### Data
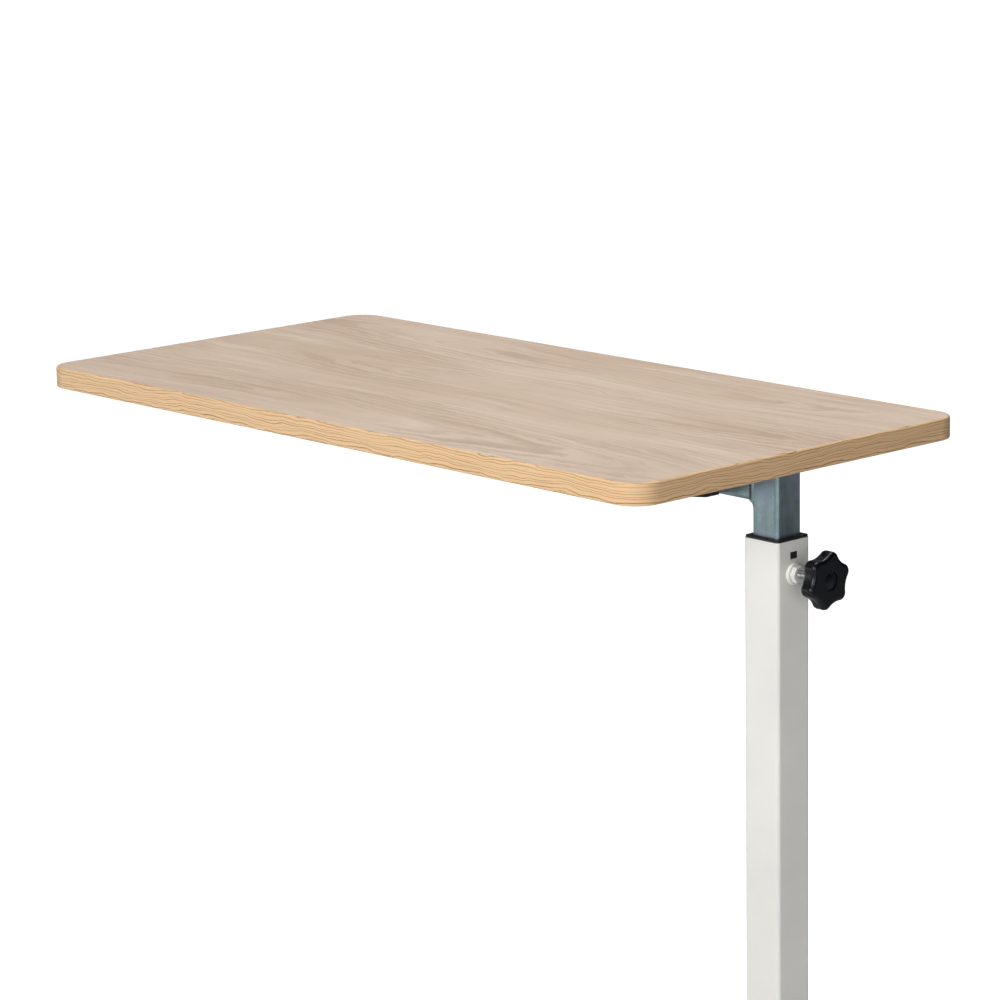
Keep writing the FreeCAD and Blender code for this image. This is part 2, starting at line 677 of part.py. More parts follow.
def wheel_solid(x, y, side):
    """One moulded wheel core: a rim and a hub joined by a dished web."""
    inner = y + side * WHEEL_INNER_Y
    middle = inner + side * WHEEL_WIDTH / 2
    outer = inner + side * WHEEL_WIDTH
    rim_r = WHEEL_R - TYRE
    core = across(x, middle, WHEEL_R, rim_r, WHEEL_WIDTH / 2)
    dish = across(x, outer, WHEEL_R, rim_r - 3.0, 4.0)
    hub = across(x, outer - side * 2.5, WHEEL_R, 6.5, 2.5)
    core = core.cut(dish).fuse(hub)
    return core.cut(across(x, inner, WHEEL_R, AXLE_R, WHEEL_WIDTH - 5)).removeSplitter()


def castor_wheels(index):
    x, y = CASTOR_PLACES[index]
    return Part.makeCompound([wheel_solid(x - CASTOR_TRAIL, y, side) for side in SIDES])


def castor_tyres(index):
    x, y = CASTOR_PLACES[index]
    tyres = []
    for side in SIDES:
        middle = y + side * (WHEEL_INNER_Y + WHEEL_WIDTH / 2)
        tread = across(x - CASTOR_TRAIL, middle, WHEEL_R, WHEEL_R, WHEEL_WIDTH / 2)
        tread = tread.makeFillet(2.2, [e for e in tread.Edges if isinstance(e.Curve, Part.Circle)])
        tyres.append(tread.cut(across(x - CASTOR_TRAIL, middle, WHEEL_R, WHEEL_R - TYRE, 20)))
    return Part.makeCompound(tyres)


def brake_pedal(index):
    """A rocking pedal on the back of the hood: a barrel and a tongue that is stepped on."""
    x, y = CASTOR_PLACES[index]
    pivot = pedal_pivot(x)
    barrel = across(pivot.x, y, pivot.z, 3.6, PEDAL_HALF)
    tongue = block(pivot.x - 17, pivot.x, y - PEDAL_HALF, y + PEDAL_HALF, pivot.z, pivot.z + 3.6)
    tip = [e for e in edges_along(tongue, Z_AXIS) if e.Vertexes[0].Point.x < pivot.x - 16]
    tongue = tongue.makeFillet(5.0, tip)
    bore = across(pivot.x, y, pivot.z, PIN_R + 0.05, 20)
    return barrel.fuse(tongue).cut(bore).removeSplitter()


def brake_pin(index):
    x, y = CASTOR_PLACES[index]
    pivot = pedal_pivot(x)
    return across(pivot.x, y, pivot.z, PIN_R, PEDAL_HALF + 0.4 + EAR)


# ---------------------------------------------------------------- every sub-part, by name
NODES = {
    "table_core": table_core,
    "top_laminate": top_laminate,
    "bottom_laminate": bottom_laminate,
    "edge_band": edge_band,
    "crossbar_screws": screws_crossbars,
    "arm_screws": screws_arm,
    "crossbar_inner": lambda: crossbar(BAR_NEAR_X),
    "crossbar_outer": lambda: crossbar(BAR_FAR_X),
    "support_arm": support_arm,
    "arm_end_plug": arm_end_plug,
    "inner_mast_tube": inner_mast_tube,
    "mast_glide": mast_glide,
    "arm_weld": arm_weld,
    "outer_mast_tube": outer_mast_tube,
    "mast_bush": mast_bush,
    "mast_flange": mast_flange,
    "mast_gussets": mast_gussets,
    "mast_foot_weld": mast_foot_weld,
    "mast_bolts": mast_bolts,
    "mast_washers": mast_washers,
    "mast_bolt_nuts": mast_bolt_nuts,
    "clamp_nut": clamp_nut,
    "clamp_nut_weld": clamp_nut_weld,
    "clamp_pad": clamp_pad,
    "clamp_stud": clamp_stud,
    "knob": knob,
    "knob_insert": knob_insert,
    "knob_cover": knob_cover,
    "base_crossbar": base_crossbar,
    "base_leg_left": lambda: base_leg(-1),
    "base_leg_right": lambda: base_leg(1),
    "leg_end_caps": leg_end_caps,
    "castor_sockets": castor_sockets,
    "castor_stems": castor_stems,
}
for number in range(len(CASTOR_PLACES)):
    name = f"castor_{number + 1}"
    NODES[f"{name}_housing"] = lambda n=number: castor_housing(n)
    NODES[f"{name}_axle"] = lambda n=number: castor_axle(n)
    NODES[f"{name}_wheels"] = lambda n=number: castor_wheels(n)
    NODES[f"{name}_tyres"] = lambda n=number: castor_tyres(n)
    if number in BRAKED:
        NODES[f"{name}_brake_pedal"] = lambda n=number: brake_pedal(n)
        NODES[f"{name}_brake_pin"] = lambda n=number: brake_pin(n)

os.makedirs("parts", exist_ok=True)
for name, make in NODES.items():
    make().exportStep(f"parts/{name}.step")
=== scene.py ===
"""Overbed table: materials, small detail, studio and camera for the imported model."""

import json
import math
import random

import bmesh
import bpy
from mathutils import Matrix, Vector


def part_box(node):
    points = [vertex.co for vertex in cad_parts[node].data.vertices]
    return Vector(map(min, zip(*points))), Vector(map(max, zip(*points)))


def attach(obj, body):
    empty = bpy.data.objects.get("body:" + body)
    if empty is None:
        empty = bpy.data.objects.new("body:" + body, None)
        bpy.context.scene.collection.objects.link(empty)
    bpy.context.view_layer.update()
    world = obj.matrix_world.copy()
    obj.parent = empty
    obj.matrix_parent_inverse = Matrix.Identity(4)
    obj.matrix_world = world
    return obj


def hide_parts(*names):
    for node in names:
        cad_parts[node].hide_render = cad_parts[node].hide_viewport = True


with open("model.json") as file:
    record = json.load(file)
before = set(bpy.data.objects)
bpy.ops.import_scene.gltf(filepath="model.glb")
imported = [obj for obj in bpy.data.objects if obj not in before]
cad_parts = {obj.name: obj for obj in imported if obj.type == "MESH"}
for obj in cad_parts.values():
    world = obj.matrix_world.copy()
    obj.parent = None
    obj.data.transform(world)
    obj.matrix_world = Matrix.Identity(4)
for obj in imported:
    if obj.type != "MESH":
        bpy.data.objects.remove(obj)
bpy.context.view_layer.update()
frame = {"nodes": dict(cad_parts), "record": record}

NODES = frame["nodes"]
RANDOM = random.Random(7)

# ---------------------------------------------------------------- places read from the frame
TOP_LOW, TOP_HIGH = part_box("edge_band")
POST_LOW, POST_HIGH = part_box("inner_mast_tube")
TUBE_LOW, TUBE_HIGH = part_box("outer_mast_tube")
ARM_LOW, ARM_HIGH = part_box("support_arm")
STUD_LOW, STUD_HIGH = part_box("clamp_stud")
NUT_LOW, NUT_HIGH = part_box("clamp_nut")
MAST_X = (POST_LOW.x + POST_HIGH.x) / 2
UNDERSIDE_Z = TOP_LOW.z
CLAMP_Z = (STUD_LOW.z + STUD_HIGH.z) / 2
TOP_WIDTH = TOP_HIGH.y - TOP_LOW.y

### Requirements
Exactly as written, return the lines from the line containing "lambda n=number: castor_tyres(n)" through the line containing "import random", both included.

### Written solution
    NODES[f"{name}_tyres"] = lambda n=number: castor_tyres(n)
    if number in BRAKED:
        NODES[f"{name}_brake_pedal"] = lambda n=number: brake_pedal(n)
        NODES[f"{name}_brake_pin"] = lambda n=number: brake_pin(n)

os.makedirs("parts", exist_ok=True)
for name, make in NODES.items():
    make().exportStep(f"parts/{name}.step")
=== scene.py ===
"""Overbed table: materials, small detail, studio and camera for the imported model."""

import json
import math
import random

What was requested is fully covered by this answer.